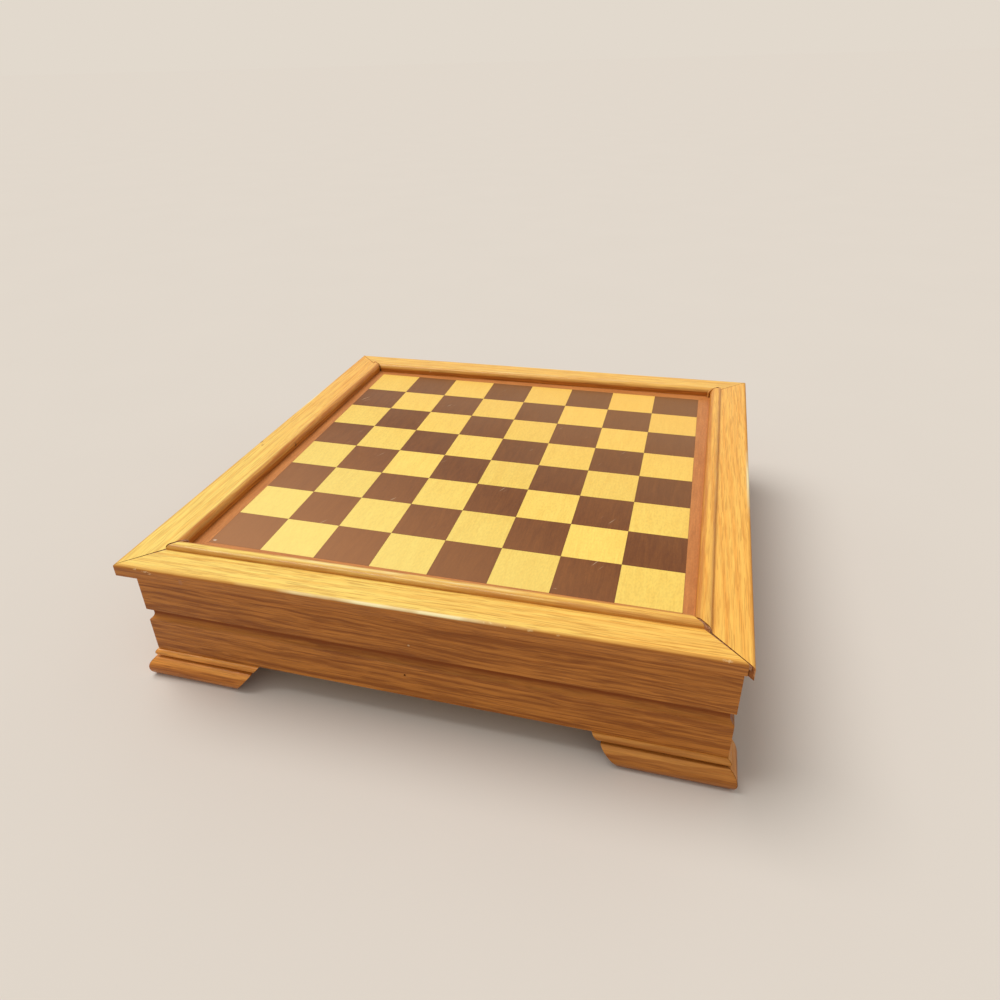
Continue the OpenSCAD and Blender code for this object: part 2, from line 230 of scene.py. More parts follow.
class ChessBoxStage(bpy.types.PropertyGroup):
    """Floor, lamps and camera."""

    floor: colour_setting(
        name="Floor", description="Plain pale floor", default="#DCD4CA")
    backdrop: colour_setting(
        name="Backdrop", description="What the camera sees past the floor", default="#E2D9CD")
    ambient: FloatProperty(
        name="Ambient", description="Strength of the light from all round",
        min=0, max=2, default=0.52)
    key: FloatProperty(
        name="Key light", min=0, max=50, default=1.9,
        description="Strength of the soft light overhead, in watts per square metre")
    key_place: FloatVectorProperty(
        name="Key light from", subtype="XYZ", size=3,
        description="The way that the key light comes from", default=(-0.5, 0.12, 1.0))
    key_angle: FloatProperty(
        name="Key light softness", description="How wide the key light looks from the box",
        subtype="ANGLE", unit="ROTATION", min=0, max=3.14, default=math.radians(42))
    camera_place: FloatVectorProperty(
        name="Camera place", subtype="TRANSLATION", unit="LENGTH", size=3,
        description="Where the camera stands", default=(0.10981, -0.38970, 0.28704))
    camera_turn: FloatVectorProperty(
        name="Camera turn", subtype="EULER", unit="ROTATION", size=3,
        description="How the camera is turned",
        default=(math.radians(60.191), math.radians(1.499), math.radians(15.545)))
    lens: FloatProperty(
        name="Lens", description="Focal length on a 36 mm sensor, in millimetres",
        min=1, max=500, default=26.82)
    shift: FloatVectorProperty(
        name="Shift", description="How far the picture is off the lens's axis",
        size=2, default=(0.0159, -0.0175))


# ---- Shared patterns -------------------------------------------------------


def noised(tree, point, scale, detail, roughness=0.5, distortion=0.0):
    """Noise whose scale may differ along the three axes. A scale of 1000 draws grains of 1 mm."""
    drawn = add(tree, "VectorMath", point, scale, operation="MULTIPLY")
    return add(tree, "TexNoise", named={
        "Vector": drawn, "Scale": 1.0, "Detail": detail, "Roughness": roughness,
        "Distortion": distortion})


def between(tree, value, rise, fall, **settings):
    """1 from the end of the rise to the start of the fall, and 0 outside both."""
    up = add(tree, "MapRange", value, *rise, **settings)
    down = add(tree, "MapRange", value, *fall, 1.0, 0.0, **settings)
    return add(tree, "Math", up, down, operation="MULTIPLY")


def distance(tree, value, line):
    """How far a value lies from a line, on either side."""
    off = add(tree, "Math", value, line, operation="SUBTRACT")
    return add(tree, "Math", off, operation="ABSOLUTE")


def laid_over(tree, wood, tone, *shares):
    """The wood with a tone laid over it, by the shares multiplied together."""
    share = shares[0]
    for other in shares[1:]:
        share = add(tree, "Math", share, other, operation="MULTIPLY")
    return add(tree, "Mix", share, wood, tone, data_type="RGBA")


def grain_group():
    """The grain of a ring-porous board. X runs along the grain, and the pith is the tree's middle.

    Early is the porous band that starts each year, Streak the soft uneven tone between boards'
    fibres, Pore the open pores, and Fibre the finest lines.
    """
    name = "Wood grain"
    if name in bpy.data.node_groups:
        return bpy.data.node_groups[name]
    tree = bpy.data.node_groups.new(name, "ShaderNodeTree")
    for socket, kind, default in (
        ("Point", "NodeSocketVector", (0, 0, 0)),
        ("Pith", "NodeSocketVector", (0, 0.06, 0)),
        ("Ring", "NodeSocketFloat", 2.6 * MM),
        ("Wander", "NodeSocketFloat", 3 * MM),
        ("Pore width", "NodeSocketFloat", 0.6 * MM),
        ("Pore length", "NodeSocketFloat", 7 * MM),
    ):
        made = tree.interface.new_socket(socket, in_out="INPUT", socket_type=kind)
        made.default_value = default
    for socket in ("Early", "Streak", "Pore", "Fibre"):
        tree.interface.new_socket(socket, in_out="OUTPUT", socket_type="NodeSocketFloat")
    given = add(tree, "NodeGroupInput").outputs

    # Mirrored boards are cut from other places along the log
    parts = add(tree, "SeparateXYZ", given["Point"]).outputs
    other = add(tree, "Math", parts["Y"], 0.0, operation="GREATER_THAN")
    along = add(tree, "Math", other, 1.73, parts["X"], operation="MULTIPLY_ADD")
    inward = add(tree, "Math", parts["Y"], operation="ABSOLUTE")
    point = moved = add(tree, "CombineXYZ", along, inward, parts["Z"])

    # The rings wander over 200 mm along the log and 45 mm across it, and ripple over 28 and 10
    for scale, share in (((5.0, 22.0, 22.0), 3.0), ((36.0, 100.0, 100.0), 0.8)):
        drift = noised(tree, point, scale, 2.0).outputs["Color"]
        drift = add(tree, "VectorMath", drift, (0.5, 0.5, 0.5), operation="SUBTRACT")
        reach = add(tree, "Math", given["Wander"], share, operation="MULTIPLY")
        swing = add(tree, "VectorMath", drift, reach, operation="SCALE")
        moved = add(tree, "VectorMath", moved, swing, operation="ADD")
    from_pith = add(tree, "VectorMath", moved, given["Pith"], operation="SUBTRACT")
    section = add(tree, "VectorMath", from_pith, (0.0, 1.0, 1.0), operation="MULTIPLY")
    radius = add(tree, "VectorMath", section, operation="LENGTH")
    # A trunk tapers, which draws the rings out into long arches on a flat face
    tapered = add(tree, "Math", along, 0.018, radius, operation="MULTIPLY_ADD")
    years = add(tree, "Math", tapered, given["Ring"], operation="DIVIDE")
    uneven = add(tree, "TexNoise", named={"W": years, "Scale": 0.37, "Detail": 1.0},
                 noise_dimensions="1D")
    years = add(tree, "Math", uneven, 2.4, years, operation="MULTIPLY_ADD")
    season = add(tree, "Math", years, operation="FRACT")
    early = between(tree, season, (0.0, 0.12), (0.16, 0.75), interpolation_type="SMOOTHSTEP")

    # Soft streaks, 65 mm long and up to 2.5 mm wide, lie over the rings
    streak = noised(tree, moved, (15.0, 400.0, 400.0), 5.0, 0.68)

    # Pores are long thin dashes, packed in the early wood and sparse elsewhere. Their size is real
    # along the grain, and drawn coarser across it
    size = add(tree, "CombineXYZ", given["Pore length"], given["Pore width"], given["Pore width"])
    cell = add(tree, "VectorMath", point, size, operation="DIVIDE")
    dash = noised(tree, cell, (0.8, 0.8, 0.8), 1.0, 0.4)
    packed = add(tree, "Math", early, 0.05, dash, operation="MULTIPLY_ADD")
    pore = add(tree, "MapRange", packed, 0.565, 0.64, interpolation_type="SMOOTHSTEP")

    # Fibres are 0.02 mm thick and are drawn at 0.7 mm, so that they show
    fibre = noised(tree, point, (60.0, 1500.0, 1500.0), 3.0, 0.6)
    add(tree, "NodeGroupOutput",
        named={"Early": early, "Streak": streak, "Pore": pore, "Fibre": fibre})
    return tree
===
Exercise details
Would you reproduce the material above in full, exactly as given?

Finished answer
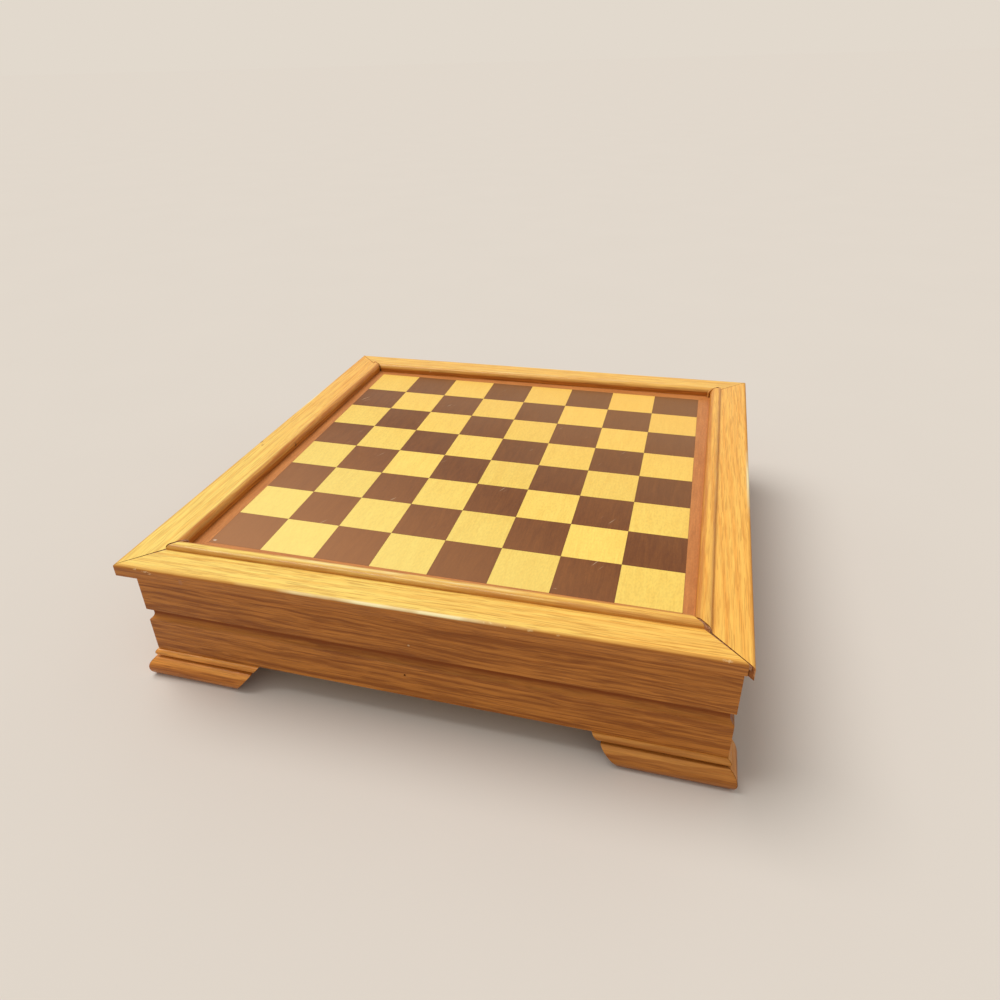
Continue the OpenSCAD and Blender code for this object: part 2, from line 230 of scene.py. More parts follow.
class ChessBoxStage(bpy.types.PropertyGroup):
    """Floor, lamps and camera."""

    floor: colour_setting(
        name="Floor", description="Plain pale floor", default="#DCD4CA")
    backdrop: colour_setting(
        name="Backdrop", description="What the camera sees past the floor", default="#E2D9CD")
    ambient: FloatProperty(
        name="Ambient", description="Strength of the light from all round",
        min=0, max=2, default=0.52)
    key: FloatProperty(
        name="Key light", min=0, max=50, default=1.9,
        description="Strength of the soft light overhead, in watts per square metre")
    key_place: FloatVectorProperty(
        name="Key light from", subtype="XYZ", size=3,
        description="The way that the key light comes from", default=(-0.5, 0.12, 1.0))
    key_angle: FloatProperty(
        name="Key light softness", description="How wide the key light looks from the box",
        subtype="ANGLE", unit="ROTATION", min=0, max=3.14, default=math.radians(42))
    camera_place: FloatVectorProperty(
        name="Camera place", subtype="TRANSLATION", unit="LENGTH", size=3,
        description="Where the camera stands", default=(0.10981, -0.38970, 0.28704))
    camera_turn: FloatVectorProperty(
        name="Camera turn", subtype="EULER", unit="ROTATION", size=3,
        description="How the camera is turned",
        default=(math.radians(60.191), math.radians(1.499), math.radians(15.545)))
    lens: FloatProperty(
        name="Lens", description="Focal length on a 36 mm sensor, in millimetres",
        min=1, max=500, default=26.82)
    shift: FloatVectorProperty(
        name="Shift", description="How far the picture is off the lens's axis",
        size=2, default=(0.0159, -0.0175))


# ---- Shared patterns -------------------------------------------------------


def noised(tree, point, scale, detail, roughness=0.5, distortion=0.0):
    """Noise whose scale may differ along the three axes. A scale of 1000 draws grains of 1 mm."""
    drawn = add(tree, "VectorMath", point, scale, operation="MULTIPLY")
    return add(tree, "TexNoise", named={
        "Vector": drawn, "Scale": 1.0, "Detail": detail, "Roughness": roughness,
        "Distortion": distortion})


def between(tree, value, rise, fall, **settings):
    """1 from the end of the rise to the start of the fall, and 0 outside both."""
    up = add(tree, "MapRange", value, *rise, **settings)
    down = add(tree, "MapRange", value, *fall, 1.0, 0.0, **settings)
    return add(tree, "Math", up, down, operation="MULTIPLY")


def distance(tree, value, line):
    """How far a value lies from a line, on either side."""
    off = add(tree, "Math", value, line, operation="SUBTRACT")
    return add(tree, "Math", off, operation="ABSOLUTE")


def laid_over(tree, wood, tone, *shares):
    """The wood with a tone laid over it, by the shares multiplied together."""
    share = shares[0]
    for other in shares[1:]:
        share = add(tree, "Math", share, other, operation="MULTIPLY")
    return add(tree, "Mix", share, wood, tone, data_type="RGBA")


def grain_group():
    """The grain of a ring-porous board. X runs along the grain, and the pith is the tree's middle.

    Early is the porous band that starts each year, Streak the soft uneven tone between boards'
    fibres, Pore the open pores, and Fibre the finest lines.
    """
    name = "Wood grain"
    if name in bpy.data.node_groups:
        return bpy.data.node_groups[name]
    tree = bpy.data.node_groups.new(name, "ShaderNodeTree")
    for socket, kind, default in (
        ("Point", "NodeSocketVector", (0, 0, 0)),
        ("Pith", "NodeSocketVector", (0, 0.06, 0)),
        ("Ring", "NodeSocketFloat", 2.6 * MM),
        ("Wander", "NodeSocketFloat", 3 * MM),
        ("Pore width", "NodeSocketFloat", 0.6 * MM),
        ("Pore length", "NodeSocketFloat", 7 * MM),
    ):
        made = tree.interface.new_socket(socket, in_out="INPUT", socket_type=kind)
        made.default_value = default
    for socket in ("Early", "Streak", "Pore", "Fibre"):
        tree.interface.new_socket(socket, in_out="OUTPUT", socket_type="NodeSocketFloat")
    given = add(tree, "NodeGroupInput").outputs

    # Mirrored boards are cut from other places along the log
    parts = add(tree, "SeparateXYZ", given["Point"]).outputs
    other = add(tree, "Math", parts["Y"], 0.0, operation="GREATER_THAN")
    along = add(tree, "Math", other, 1.73, parts["X"], operation="MULTIPLY_ADD")
    inward = add(tree, "Math", parts["Y"], operation="ABSOLUTE")
    point = moved = add(tree, "CombineXYZ", along, inward, parts["Z"])

    # The rings wander over 200 mm along the log and 45 mm across it, and ripple over 28 and 10
    for scale, share in (((5.0, 22.0, 22.0), 3.0), ((36.0, 100.0, 100.0), 0.8)):
        drift = noised(tree, point, scale, 2.0).outputs["Color"]
        drift = add(tree, "VectorMath", drift, (0.5, 0.5, 0.5), operation="SUBTRACT")
        reach = add(tree, "Math", given["Wander"], share, operation="MULTIPLY")
        swing = add(tree, "VectorMath", drift, reach, operation="SCALE")
        moved = add(tree, "VectorMath", moved, swing, operation="ADD")
    from_pith = add(tree, "VectorMath", moved, given["Pith"], operation="SUBTRACT")
    section = add(tree, "VectorMath", from_pith, (0.0, 1.0, 1.0), operation="MULTIPLY")
    radius = add(tree, "VectorMath", section, operation="LENGTH")
    # A trunk tapers, which draws the rings out into long arches on a flat face
    tapered = add(tree, "Math", along, 0.018, radius, operation="MULTIPLY_ADD")
    years = add(tree, "Math", tapered, given["Ring"], operation="DIVIDE")
    uneven = add(tree, "TexNoise", named={"W": years, "Scale": 0.37, "Detail": 1.0},
                 noise_dimensions="1D")
    years = add(tree, "Math", uneven, 2.4, years, operation="MULTIPLY_ADD")
    season = add(tree, "Math", years, operation="FRACT")
    early = between(tree, season, (0.0, 0.12), (0.16, 0.75), interpolation_type="SMOOTHSTEP")

    # Soft streaks, 65 mm long and up to 2.5 mm wide, lie over the rings
    streak = noised(tree, moved, (15.0, 400.0, 400.0), 5.0, 0.68)

    # Pores are long thin dashes, packed in the early wood and sparse elsewhere. Their size is real
    # along the grain, and drawn coarser across it
    size = add(tree, "CombineXYZ", given["Pore length"], given["Pore width"], given["Pore width"])
    cell = add(tree, "VectorMath", point, size, operation="DIVIDE")
    dash = noised(tree, cell, (0.8, 0.8, 0.8), 1.0, 0.4)
    packed = add(tree, "Math", early, 0.05, dash, operation="MULTIPLY_ADD")
    pore = add(tree, "MapRange", packed, 0.565, 0.64, interpolation_type="SMOOTHSTEP")

    # Fibres are 0.02 mm thick and are drawn at 0.7 mm, so that they show
    fibre = noised(tree, point, (60.0, 1500.0, 1500.0), 3.0, 0.6)
    add(tree, "NodeGroupOutput",
        named={"Early": early, "Streak": streak, "Pore": pore, "Fibre": fibre})
    return tree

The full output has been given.